Words from my mouth. They both look so uncomfortable answering pretty much to-be-expected questions that it’s embarrassing for them.
I’ve never seen such sheer discomfort from a minister so high-ranking as Mallia.
The (ex?) Brigadier was just waffling. “il-focus tieghiiiiiiii……”
Absolute rubbish.
What’s the Minister doing at 0.22? Was he reaching down to scratch his balls?
I think it’s more likely to be haemorrhoids.
My thoughts exactly
A joint effArt in obfuscation.
Try watching the video without audio: you will appreciate their body language much more.
Fucking Italianate Fascist. “INfondata u INvetIEra.”
And who in hell is that first journalist? He sounds like an illiterate peasant.
God, what a country.
The Guido factor.
Indeed. And the Sette bloody Giugno factor. And the Casino Maltese factor. Lawyers. Always them.
It’s 2013 and now they’ve even got their stupid glossy magazine. “Living Law”. As if it wasn’t wall-to-wall lawyers already.
As if the legal profession was some cool, exciting thing that merits its own glossy mag. Malta must be the only country on earth where law=glamour and legal professionals are household names. Screw them.
You’re better off buying Hustler. At least the women there don’t pretend they didn’t rise to fame through their pudenda.
@H. P. Baxxter – You’re so much the cat’s whiskers, aren’t you?
No. I just don’t find the law entertaining.
Is the National Security Minister asleep in this photo ?

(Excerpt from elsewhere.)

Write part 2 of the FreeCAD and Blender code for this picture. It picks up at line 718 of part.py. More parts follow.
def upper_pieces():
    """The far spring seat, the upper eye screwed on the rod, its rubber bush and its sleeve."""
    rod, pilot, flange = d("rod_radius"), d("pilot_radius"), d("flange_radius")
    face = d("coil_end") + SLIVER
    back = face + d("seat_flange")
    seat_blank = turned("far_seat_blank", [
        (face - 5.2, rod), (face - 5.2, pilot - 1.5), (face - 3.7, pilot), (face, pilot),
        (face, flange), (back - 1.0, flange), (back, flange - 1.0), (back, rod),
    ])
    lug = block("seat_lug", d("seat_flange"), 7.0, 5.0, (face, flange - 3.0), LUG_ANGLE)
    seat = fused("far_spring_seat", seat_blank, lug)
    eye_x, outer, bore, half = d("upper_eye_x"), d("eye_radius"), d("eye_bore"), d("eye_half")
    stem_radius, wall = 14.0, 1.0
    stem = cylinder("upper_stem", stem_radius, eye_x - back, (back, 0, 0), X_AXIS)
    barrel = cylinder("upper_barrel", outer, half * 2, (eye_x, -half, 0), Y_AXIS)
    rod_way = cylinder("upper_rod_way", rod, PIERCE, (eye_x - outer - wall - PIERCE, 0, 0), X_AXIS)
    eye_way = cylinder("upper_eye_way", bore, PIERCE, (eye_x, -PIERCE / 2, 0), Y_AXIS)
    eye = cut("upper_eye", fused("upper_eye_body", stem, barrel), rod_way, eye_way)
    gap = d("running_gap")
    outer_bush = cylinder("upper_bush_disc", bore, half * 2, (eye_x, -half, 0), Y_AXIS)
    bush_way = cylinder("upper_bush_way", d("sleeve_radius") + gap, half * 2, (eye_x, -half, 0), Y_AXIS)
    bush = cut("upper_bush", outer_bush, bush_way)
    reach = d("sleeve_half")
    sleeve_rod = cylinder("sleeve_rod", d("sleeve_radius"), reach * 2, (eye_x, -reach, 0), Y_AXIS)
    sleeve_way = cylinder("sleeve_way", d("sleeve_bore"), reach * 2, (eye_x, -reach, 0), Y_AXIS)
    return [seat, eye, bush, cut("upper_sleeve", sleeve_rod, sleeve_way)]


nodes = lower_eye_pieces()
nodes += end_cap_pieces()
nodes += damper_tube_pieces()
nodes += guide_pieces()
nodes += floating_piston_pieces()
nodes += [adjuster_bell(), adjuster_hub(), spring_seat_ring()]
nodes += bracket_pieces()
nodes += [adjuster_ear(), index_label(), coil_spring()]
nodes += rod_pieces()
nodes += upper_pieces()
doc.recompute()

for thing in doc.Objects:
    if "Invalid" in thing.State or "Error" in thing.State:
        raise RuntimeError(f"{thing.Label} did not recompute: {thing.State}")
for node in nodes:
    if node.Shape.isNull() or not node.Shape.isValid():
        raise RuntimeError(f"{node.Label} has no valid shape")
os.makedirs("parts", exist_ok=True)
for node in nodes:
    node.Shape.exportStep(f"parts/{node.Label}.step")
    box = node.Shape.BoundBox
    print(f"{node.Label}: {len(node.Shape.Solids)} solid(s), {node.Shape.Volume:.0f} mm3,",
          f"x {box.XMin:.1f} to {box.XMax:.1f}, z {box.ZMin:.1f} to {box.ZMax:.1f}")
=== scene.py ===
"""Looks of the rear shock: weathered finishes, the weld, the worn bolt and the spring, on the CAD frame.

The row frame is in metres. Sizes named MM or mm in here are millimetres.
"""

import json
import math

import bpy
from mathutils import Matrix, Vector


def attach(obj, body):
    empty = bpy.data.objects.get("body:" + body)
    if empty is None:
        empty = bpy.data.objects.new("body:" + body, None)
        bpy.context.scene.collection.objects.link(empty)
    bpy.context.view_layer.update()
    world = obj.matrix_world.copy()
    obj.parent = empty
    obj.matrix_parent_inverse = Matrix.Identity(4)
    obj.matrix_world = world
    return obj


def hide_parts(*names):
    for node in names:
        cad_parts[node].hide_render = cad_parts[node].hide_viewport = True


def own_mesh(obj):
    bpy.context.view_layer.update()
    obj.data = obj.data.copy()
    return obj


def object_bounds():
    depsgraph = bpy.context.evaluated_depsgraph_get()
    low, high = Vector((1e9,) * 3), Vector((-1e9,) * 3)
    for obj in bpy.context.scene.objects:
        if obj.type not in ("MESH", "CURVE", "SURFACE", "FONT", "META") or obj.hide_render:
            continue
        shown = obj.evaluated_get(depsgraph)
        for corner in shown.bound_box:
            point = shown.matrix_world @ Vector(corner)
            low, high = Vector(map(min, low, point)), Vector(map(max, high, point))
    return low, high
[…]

http://www.independent.com.mt/articles/2013-10-03/news/lampedusa-tragedy-wake-up-call-for-eu-muscat-2789179397/
Maybe he was just leaning back and instinctively shutting his eyes to avoid being hit in the face by Joseph Muscat.

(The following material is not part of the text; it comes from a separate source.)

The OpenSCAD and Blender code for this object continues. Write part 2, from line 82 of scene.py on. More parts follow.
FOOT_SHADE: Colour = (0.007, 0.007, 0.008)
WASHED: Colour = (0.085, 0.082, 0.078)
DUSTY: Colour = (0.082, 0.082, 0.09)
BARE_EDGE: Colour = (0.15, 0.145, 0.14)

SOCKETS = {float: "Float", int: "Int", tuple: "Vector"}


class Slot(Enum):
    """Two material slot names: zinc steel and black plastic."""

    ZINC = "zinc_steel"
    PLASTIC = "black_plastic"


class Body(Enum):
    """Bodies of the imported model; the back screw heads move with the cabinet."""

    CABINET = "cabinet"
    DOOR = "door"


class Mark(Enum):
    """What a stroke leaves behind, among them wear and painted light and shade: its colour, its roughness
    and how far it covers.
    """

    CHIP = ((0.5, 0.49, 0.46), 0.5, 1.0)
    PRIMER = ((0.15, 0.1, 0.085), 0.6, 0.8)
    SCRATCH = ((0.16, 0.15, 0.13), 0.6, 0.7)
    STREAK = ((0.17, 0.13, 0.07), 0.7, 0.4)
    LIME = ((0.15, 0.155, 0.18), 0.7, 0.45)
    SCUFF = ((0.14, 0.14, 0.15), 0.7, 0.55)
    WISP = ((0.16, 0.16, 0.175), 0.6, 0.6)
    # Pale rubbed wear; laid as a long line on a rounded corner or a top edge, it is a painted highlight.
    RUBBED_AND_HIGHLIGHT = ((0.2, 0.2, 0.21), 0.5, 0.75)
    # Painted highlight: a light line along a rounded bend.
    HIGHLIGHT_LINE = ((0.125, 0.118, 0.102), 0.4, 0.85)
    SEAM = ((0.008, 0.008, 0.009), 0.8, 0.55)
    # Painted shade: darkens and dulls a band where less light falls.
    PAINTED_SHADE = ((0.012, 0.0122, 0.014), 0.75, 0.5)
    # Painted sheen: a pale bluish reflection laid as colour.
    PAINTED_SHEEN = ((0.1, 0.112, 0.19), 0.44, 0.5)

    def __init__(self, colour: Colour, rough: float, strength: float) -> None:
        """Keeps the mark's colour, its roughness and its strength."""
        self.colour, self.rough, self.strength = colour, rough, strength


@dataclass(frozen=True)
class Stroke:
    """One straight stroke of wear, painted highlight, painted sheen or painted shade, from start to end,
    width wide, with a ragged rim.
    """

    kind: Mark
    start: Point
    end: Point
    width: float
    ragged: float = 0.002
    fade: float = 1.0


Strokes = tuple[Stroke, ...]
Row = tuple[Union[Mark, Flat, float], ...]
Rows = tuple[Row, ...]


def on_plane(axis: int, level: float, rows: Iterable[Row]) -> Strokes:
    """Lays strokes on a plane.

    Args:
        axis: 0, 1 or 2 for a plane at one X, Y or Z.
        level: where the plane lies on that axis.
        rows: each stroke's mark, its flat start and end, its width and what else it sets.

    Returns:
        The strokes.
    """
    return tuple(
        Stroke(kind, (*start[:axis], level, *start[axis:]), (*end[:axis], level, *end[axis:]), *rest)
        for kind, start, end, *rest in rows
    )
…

Seems Mary Grace is an admirer of Norman Lowell – just look at his body movements.
“Il focus tieghiiiii….” Holy baloney, what kind of rubbish talk is that.
Mary Grace. How appropriate.
He looks like the red M&M’s creature.
Nista’ nitkellem ghax irtirajt xi zmien ilu. Brigadier li jahrab mill-mistoqsijiet.
Kellu jirrizenja hafna qabel imma warrab lil shabu biex jiehu l-job…hekk qabillu.
Haddiehor li hdimt mieghu kellu jitlaq u jibqa b’xejn jew jitwarrab. La baqa hemm approva l-promozzjonijiet.
Shame on him.
Issa dejjem kont nahseb li dal-Brigadier ghandu naqra stoffa, ikkumparat ma’ ta qablu.
Jekk Carmel Vassallo ghamel 5 snin (minghalija) Brigadier, dan ghala kellu jirrizenja qabel?
U hag’ohra: ghala “Mary Grace”?
At 0:30, he looks as if he’s scratching his ass. Is it that difficult to maintain a proper posture?
Who would have thought that the Brigadier, who was surprised to hear about his replacement from the media (his assertion, not mine) would also get his iced bun? He’s in.